The Coens produced the film, which, despite its pedigree, almost didn't make it to the big screen.
Turturro waited two years for Gandolfini to be free from his Sopranos commitments. Then a studio merger cost the film its American distributor. Turturro eventually financed the film himself.
You get the idea: He's a determined guy, on the lanes and on the set.
"Early on, people thought I could only do certain kinds of things. It took people like Spike and the Coen brothers to allow me to play parts that showed my intelligence and other aspects of me," he says. "You're always typecast, even if you're a really great-looking guy. Movies are predicated on your bone structure. Your close-up. It's freeing for me, actually, because I'm not stuck in that way."
The Jesus returns
Late in the second game, Turturro hits his stride, loping down the lane and throwing darts at the pocket. After strikes in the eighth and ninth frames, he finishes with a 157, the highest score any celebrity has ever bowled against me.

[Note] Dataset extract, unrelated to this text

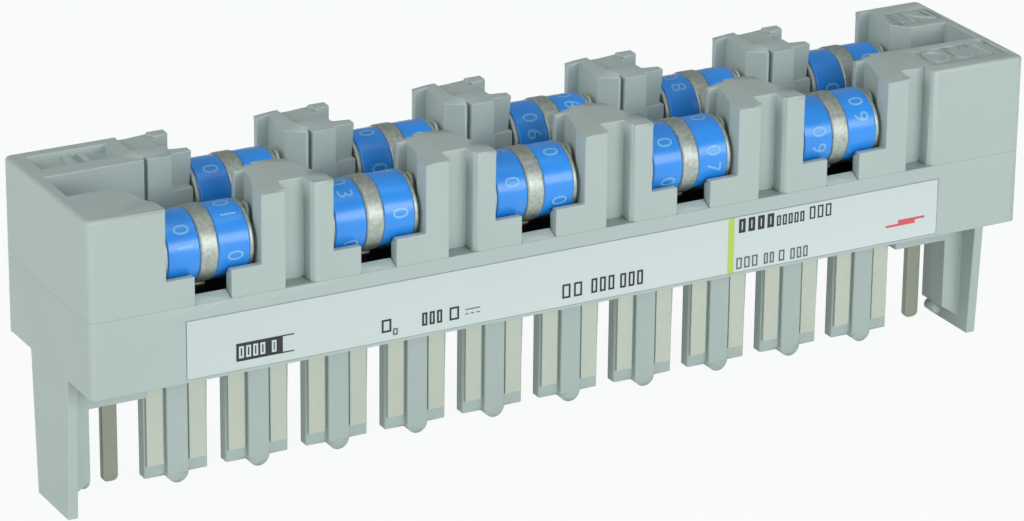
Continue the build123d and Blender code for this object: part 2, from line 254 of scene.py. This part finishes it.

But it wasn't good enough. Not for The Jesus.
Watching the end of the football game between the Giants and Vikings in the USA Bowl bar, Turturro continues to quiz me about bowling technique. About footwork. How to throw a hook.
I keep digging for more detail about The Jesus.
Who came up with the purple jumpsuit and matching socks?
"That was the Coens," he says. "The nail. The hair net, the beard, the licking of the ball: That was mine.
"Those are things they expected me to come up with. I knew I had to come up with all kinds of bull----."
And if the spinoff becomes reality, what can we expect then?
"If I come back as The Jesus," Turturro says, flashing the first hint of his character's bravado, "I will guarantee you my bowling will be really good."